I actually had more when I decided to write this (and some of these weren’t on my list), but once I got through the first one, I couldn’t remember any of the ones that I originally thought of. Maybe I’ll add more later.


6 thoughts on “Table some issues

  1. Ah, I thought of another.

    6. Why is the term Christian used in the context that it is? Literally, Christian means “one who follows and practices the teachings of Christ.” The term has come to mean something closer to “one who believes the Bible is the word of God and thus follows and practices its writings.”

    If you were to extract the teachings of Christ from the rest of the Bible and have two separate books, they would be almost polar opposite religions. In fact, people that follow only the teachings of Christ would probably almost be considered Taoists.

    I really think this terminology should be remedied.

  2. I don’t even know where to begin…

    I think we can loosely connect 2 and 4. People, especially literary students and professors, tend to not see science fiction as an art form because you can do anything. The story can be completely about space aliens and how does that connect to the human experience? (This is them speaking. I certainly could write many pages on how this is an even better way to relate the experience.) I really think this is the problem with abstract art currently. There is a pretty big divide between people who like classical stuff because it makes sense and they can relate to it and modern abstract art. Heck, I could go out and slop paint on a canvas and call it art. It’s easy. Science fiction is seen the same way by many people. People just can’t relate to settings that are not on Earth and in a time period that actually happened (or is happening). This is one aspect, and quite a prejudiced one. The other big aspect is that science fiction was bad. And many people (i.e. professors of literature) were around to see the times when it was bad. These bad stories were published by amateurs in magazines called pulp magazines (i.e. “Pulp Fiction”) named because of the low grade of paper (this was cheap stuff back in the day). The market just started off and publishers couldn’t be choosy. They had to take what was sent to them. Fortunately this is not the case anymore. If I had to guess, more budding science fiction writers are rejected every year than writers in any other genre. A high standard has been set by some of the titles mentioned above as well as many, many more. Plain and simple science fiction fans won’t accept bad material anymore and publishers lose out. The older generation is very slow to accept this fact and perhaps the new and upcoming one will realize how important the field is as an artistic medium.

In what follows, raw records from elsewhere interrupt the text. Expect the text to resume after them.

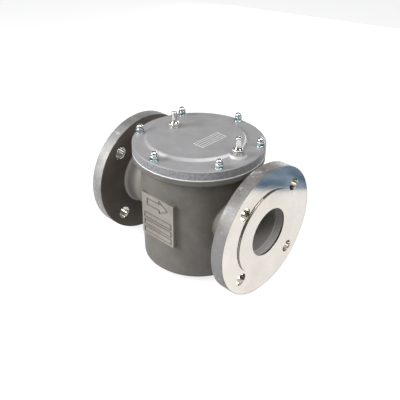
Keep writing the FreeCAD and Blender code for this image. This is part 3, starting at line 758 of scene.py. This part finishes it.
def studio():
    """A dim grey room that the camera sees as white, with five soft boxes."""
    world = bpy.data.worlds.new("studio")
    bpy.context.scene.world = world
    world.use_nodes = True
    nodes, links = world.node_tree.nodes, world.node_tree.links
    room = nodes["Background"]
    room.inputs["Color"].default_value = (0.50, 0.51, 0.53, 1)
    room.inputs["Strength"].default_value = 0.33
    backdrop = nodes.new("ShaderNodeBackground")
    backdrop.inputs["Color"].default_value = (1, 1, 1, 1)
    mixer = nodes.new("ShaderNodeMixShader")
    ray = nodes.new("ShaderNodeLightPath")
    links.new(ray.outputs["Is Camera Ray"], mixer.inputs[0])
    links.new(room.outputs[0], mixer.inputs[1])
    links.new(backdrop.outputs[0], mixer.inputs[2])
    links.new(mixer.outputs[0], nodes["World Output"].inputs[0])
    soft_box("left_front_box", (-0.8, -1.2, 0.85), (0, 0, 0.1), (0.7, 0.7), 26)
    soft_box("top_box", (0.25, -0.35, 1.45), (0, 0, 0.15), (0.9, 0.9), 9)
    soft_box("back_box", (-0.75, 0.8, 0.75), (0, 0, 0.15), (1.0, 0.7), 0.7)
    soft_box("low_back_box", (-0.35, 1.35, 0.15), (0, 0, 0.06), (1.2, 0.28), 7)
    soft_box("right_box", (0.85, 0.1, 1.1), (0, 0, 0.15), (0.6, 0.6), 7)


def camera():
    """The photograph's view, fitted to the flanges and the cover."""
    azimuth, elevation, roll = (math.radians(angle) for angle in (42.09, 32.26, 0.99))
    target, distance = Vector((0.01877, -0.0168, 0.10291)), 0.8
    flat = math.cos(elevation)
    back = Vector((math.sin(azimuth) * flat, -math.cos(azimuth) * flat, math.sin(elevation)))
    right = Vector((math.cos(azimuth), math.sin(azimuth), 0))
    up = back.cross(right)
    rolled_right = right * math.cos(roll) + up * math.sin(roll)
    rolled_up = up * math.cos(roll) - right * math.sin(roll)
    lens = bpy.data.cameras.new("camera")
    lens.lens = 51.344
    lens.sensor_width = 36
    lens.clip_start = 0.01
    eye = add_object("camera", lens)
    turn = Matrix((rolled_right, rolled_up, back)).transposed().to_4x4()
    eye.matrix_world = Matrix.Translation(target + back * distance) @ turn
    bpy.context.scene.camera = eye


dress_nodes()
body_shell()
domed_nuts()
hose_nipples()
perforated_tube("punched_cage", "outer_cage", columns=48, rows=18, hole_radius=0.0021)
perforated_tube("punched_inner_tube", "inner_tube", columns=34, rows=18, hole_radius=0.0021)
cover_label()
pad_marks()
table_top()
mirror_card("blue_card", (0.36, 0.28, 0.002), turn=-45, size=(1.0, 0.22), waves=30,
            dark=(0.03, 0.10, 0.21), light=(0.44, 0.57, 0.72))
mirror_card("dark_card", (-0.22, -0.36, 0.002), turn=-32, size=(0.6, 0.30), waves=8,
            dark=(0.06, 0.06, 0.06), light=(0.12, 0.12, 0.12))
studio()
camera()
bpy.context.scene.view_settings.view_transform = "Standard"
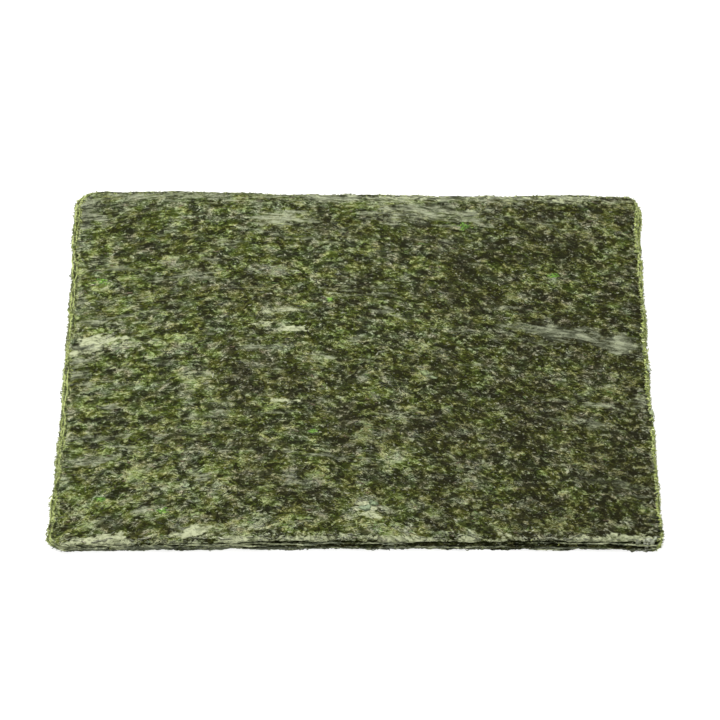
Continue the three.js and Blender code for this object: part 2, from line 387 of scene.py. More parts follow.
def pale(x, y):
    """How thick and pale the bits lie: the placed ovals, and streaky hills of three sizes. The felt grows
    more uneven to the right and to the near side, and a little less pale to the right and far sides."""
    carried = y - drift(x, y)
    chance = (
        0.27 * hills(x, y, 34, SEED + 21)
        + 0.48 * hills(x, 1.4 * carried, 9, SEED + 22)
        + 0.6 * hills(x, 1.3 * carried, 4.2, SEED + 23)
    )
    chance *= 1 + 0.25 * x / HALF_X - 0.13 * y / HALF_Y
    slope = -0.17 * x / HALF_X - 0.04 * y / HALF_Y
    placed = 2.0 * places(x, y, PALE_PLACES) - 0.8 * places(x, y, DARK_PLACES, edge=0.8)
    # Painted sheen: a paler band along the far edge, where the sheet curves away.
    placed += 0.35 * np.exp(-(((FAR_EDGE - y) / FAR_SHEEN_WIDTH) ** 2))
    for at_x, at_y, half_x, half_y, change in BROAD_PLACES:
        placed += change * np.exp(-(((x - at_x) / half_x) ** 2) - ((y - at_y) / half_y) ** 2)
    return np.clip(0.07 + 1.2 * chance + slope + placed, -0.8, 1.7)


def white(x, y):
    """Where the film is whitish: the placed ovals, partly pale film and partly painted sheen, and painted
    sheen in the margin along the near edge and at the far edge on the right, where the sheet bends down.
    With the distance t in widths, the near margin fades as exp(-t^4) and the far one as exp(-t^2)."""
    near = np.exp(-(((y - NEAR_EDGE) / NEAR_MARGIN) ** 4))
    near *= np.clip(0.56 + 0.1 * x / HALF_X + 0.6 * hills(x, y, 12, SEED + 17), 0, 0.85)
    far = np.clip(0.5 + x / 90 + 0.5 * hills(x, y, 15, SEED + 18), 0, 0.85)
    far *= 0.7 * np.exp(-(((y - FAR_EDGE) / FAR_MARGIN) ** 2))
    return np.maximum(np.maximum(places(x, y, WHITE_PLACES, edge=0.25), near), far)


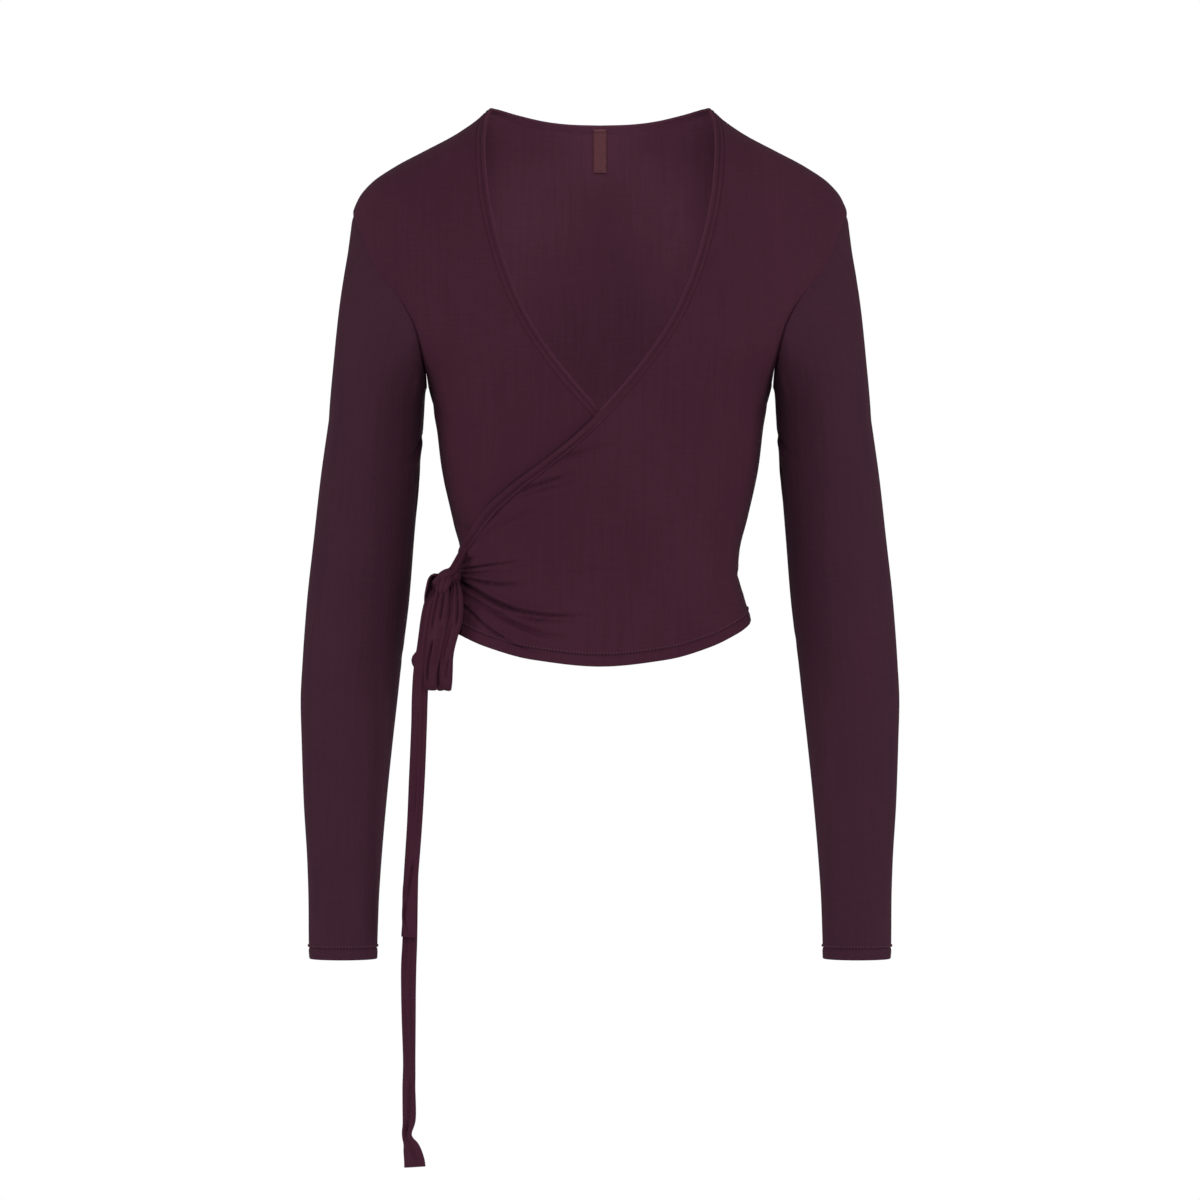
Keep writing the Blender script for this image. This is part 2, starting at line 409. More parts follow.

    Oh yes, I was going to relate it back to 2. Well, science fiction is becoming main stream. You sell it as a popular money maker. There is a big fan base and people want plot and story. The general public isn’t looking for deep meaning or literary devices. Thus, all popular science fiction (generalized by many as all science fiction) is instantly considered bad art. Certainly we can see some great writers fall prey to just giving the audience what it wants once they’ve done some amazing things. Arthur C. Clarke is one that comes to mind. Some of his final books like the extension of the Rama series or The Light of Other Days (compare to the first Rama and all of the 2001 series) were clearly tailored to sell and be popular rather than be amazing art.

  3. I’m no expert on Buddhism, but i’ve found some agreement with the LifeOS model that might relate. First is that consciousness is a fundamental attribute of matter and not the exclusive talent of human beings. Secondly, that consciousness is dependent on on a system of perception that builds us a facsimile of reality.

    The illusion is not a fantasy based on nothing, rather a distorted view of something very real. The illusion is that our actions appear to accomplish something within our own human frame of reference, like getting a trophy for catching the biggest fish, while our effect on “reality” goes unnoticed.

    When the consciousness of another entity is disturbed by death, holographic interference patterns reverberate through the system, signifying the sacrifice of a living being. LifeOS does not take the untimely interruption of one of its processes lightly.

    Violent emotions add to the amplitude of the disturbing patterns, but it is death that triggers them in the first place. Karma is just the system remembering the incident and who was responsible. Karma isn’t about pay back, just keeping track of individual behavior, and making appropriate adjustments.

    Our western science has begun to grasp the illusion part, but is still locked into a counterproductive mind set regarding consciousness.


  4. Ah. I like that. That makes a lot of sense.

    It still leaves open the idea of non-disturbed, non-untimely killing as in someone who is ready to die and is helped by a physician. That physician is murdering someone. The Buddhists (according to my prof) would still say that this is unacceptable. I say that (and I believe that according to LifeOS this is true) there would be no holographic interference patterns. What do you think.

  5. A conversation would be a great way to measure ability. It is subjective, but you want that for your graduate program. A number can’t tell you what the applicant is strong in or weak in; it tells how they did overall. I can tell from a five minute conversation with someone what their abilities are. It isn’t hard. Are they speaking about the subject competently, using the proper words? Do they have a good understanding of what they are saying? These things can’t be hidden behind a multiple choice test when you are asking direct questions and listening to their response. Have them write something out. Were they able to write it? Do they use standard notation? If so, then they’ve been reading and keeping up with current work. The process is slightly more time consuming, but way more accurate. I don’t think there is a way to measure ability without putting some time into it. The GRE is meant to save time not meant to measure ability.

  6. I dunno… i can see the main information channels and basically how they work, but i don’t have a clue on the details. Beside, this is into that grey area of morality. I know for a fact that plants can send a dying gasp to their owner hundreds of miles away. I know that the message comes as a deep sense of dread, but with few details. I know from the experiments of Cleve Backster and others that the phenom is real. Just how the System deals with the information is anybody’s guess. Karma is one description.

    Then there is all the killing done by predators, large and small. They indeed cause reverberations, but their function seems to be fully sanctioned by the System. Predators love their prey, does that make a difference. Beats me.